→ What to work on
Will you quote precisely the lines that run from the top of the material below to the line containing "T-bolt in a boss.", both ends included?

Data entries

________

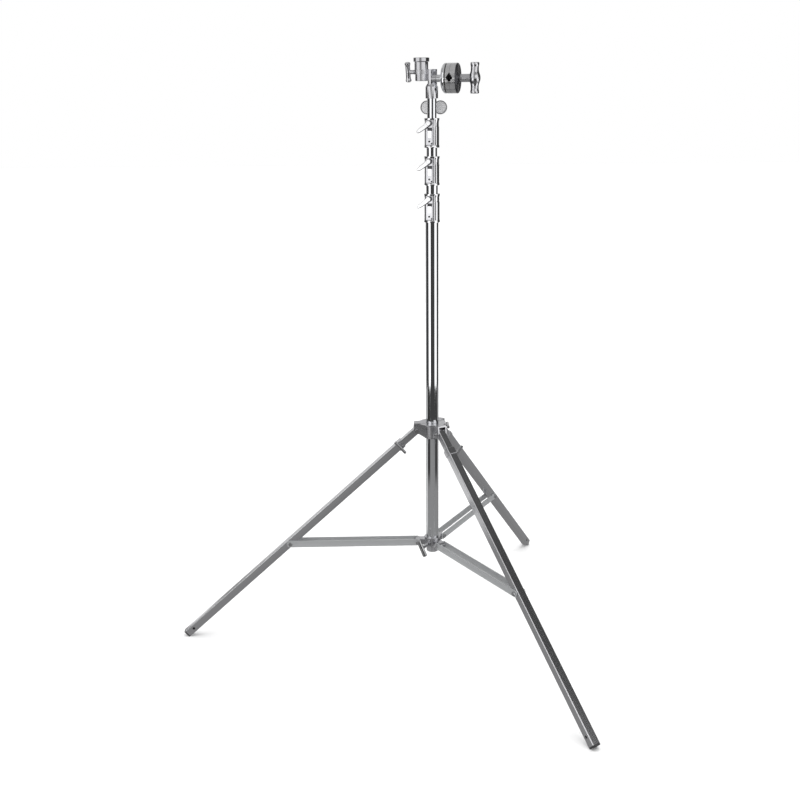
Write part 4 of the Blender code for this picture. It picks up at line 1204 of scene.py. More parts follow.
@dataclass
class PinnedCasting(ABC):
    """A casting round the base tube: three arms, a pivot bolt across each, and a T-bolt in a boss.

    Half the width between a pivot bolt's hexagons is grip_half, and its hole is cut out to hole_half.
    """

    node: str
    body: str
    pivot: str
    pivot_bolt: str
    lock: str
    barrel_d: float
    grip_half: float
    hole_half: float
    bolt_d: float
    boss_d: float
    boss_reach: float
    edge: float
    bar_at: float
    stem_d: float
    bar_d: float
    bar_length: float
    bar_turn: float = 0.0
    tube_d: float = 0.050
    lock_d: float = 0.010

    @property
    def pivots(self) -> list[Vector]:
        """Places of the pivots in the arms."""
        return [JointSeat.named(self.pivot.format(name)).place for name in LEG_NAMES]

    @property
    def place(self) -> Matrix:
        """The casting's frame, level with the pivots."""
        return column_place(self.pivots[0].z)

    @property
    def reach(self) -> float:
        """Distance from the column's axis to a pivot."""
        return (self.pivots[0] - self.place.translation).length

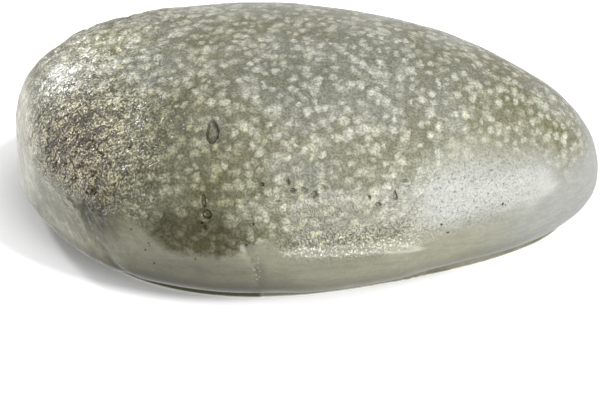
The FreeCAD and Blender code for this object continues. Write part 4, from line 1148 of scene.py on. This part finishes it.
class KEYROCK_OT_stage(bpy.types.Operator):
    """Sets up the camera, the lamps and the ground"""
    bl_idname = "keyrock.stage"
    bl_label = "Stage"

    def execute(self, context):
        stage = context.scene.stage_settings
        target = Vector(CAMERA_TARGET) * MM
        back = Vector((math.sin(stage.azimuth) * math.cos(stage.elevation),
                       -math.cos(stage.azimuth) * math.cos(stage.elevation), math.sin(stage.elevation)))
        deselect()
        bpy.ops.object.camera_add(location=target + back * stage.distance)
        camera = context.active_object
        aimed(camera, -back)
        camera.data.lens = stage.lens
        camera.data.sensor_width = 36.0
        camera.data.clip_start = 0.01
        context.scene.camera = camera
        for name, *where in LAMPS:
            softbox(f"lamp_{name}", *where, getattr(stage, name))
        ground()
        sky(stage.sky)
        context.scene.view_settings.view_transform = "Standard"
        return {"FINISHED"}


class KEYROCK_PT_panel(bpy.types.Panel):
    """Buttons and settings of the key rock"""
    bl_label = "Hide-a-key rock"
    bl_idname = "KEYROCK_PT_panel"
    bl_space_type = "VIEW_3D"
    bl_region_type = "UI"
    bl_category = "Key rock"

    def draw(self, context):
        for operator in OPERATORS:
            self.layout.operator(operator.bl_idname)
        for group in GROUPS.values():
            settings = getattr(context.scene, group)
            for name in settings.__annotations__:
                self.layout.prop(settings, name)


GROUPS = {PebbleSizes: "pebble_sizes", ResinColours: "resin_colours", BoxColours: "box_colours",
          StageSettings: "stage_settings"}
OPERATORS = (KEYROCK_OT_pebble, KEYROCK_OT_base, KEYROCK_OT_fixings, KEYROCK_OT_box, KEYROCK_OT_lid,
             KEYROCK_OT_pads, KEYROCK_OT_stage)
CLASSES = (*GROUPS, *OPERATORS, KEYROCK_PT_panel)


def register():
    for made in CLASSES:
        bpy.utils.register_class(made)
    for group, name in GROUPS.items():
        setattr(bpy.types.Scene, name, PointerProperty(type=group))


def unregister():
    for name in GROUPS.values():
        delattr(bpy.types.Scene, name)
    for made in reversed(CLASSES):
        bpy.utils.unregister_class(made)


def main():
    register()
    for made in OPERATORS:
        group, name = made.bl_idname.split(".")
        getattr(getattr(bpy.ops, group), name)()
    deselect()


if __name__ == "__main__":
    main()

________

→ Expected output
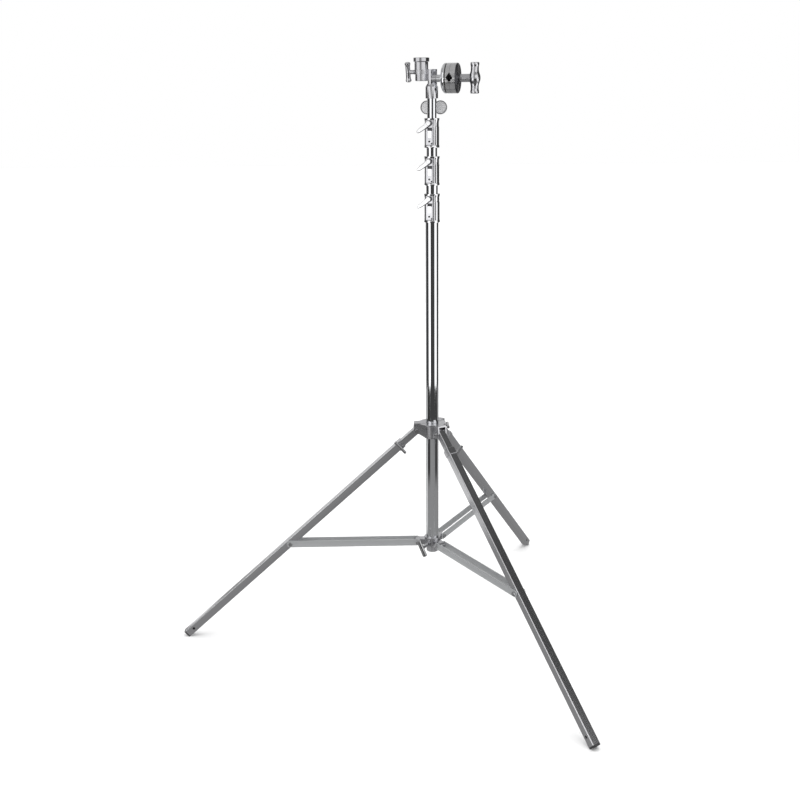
Write part 4 of the Blender code for this picture. It picks up at line 1204 of scene.py. More parts follow.
@dataclass
class PinnedCasting(ABC):
    """A casting round the base tube: three arms, a pivot bolt across each, and a T-bolt in a boss.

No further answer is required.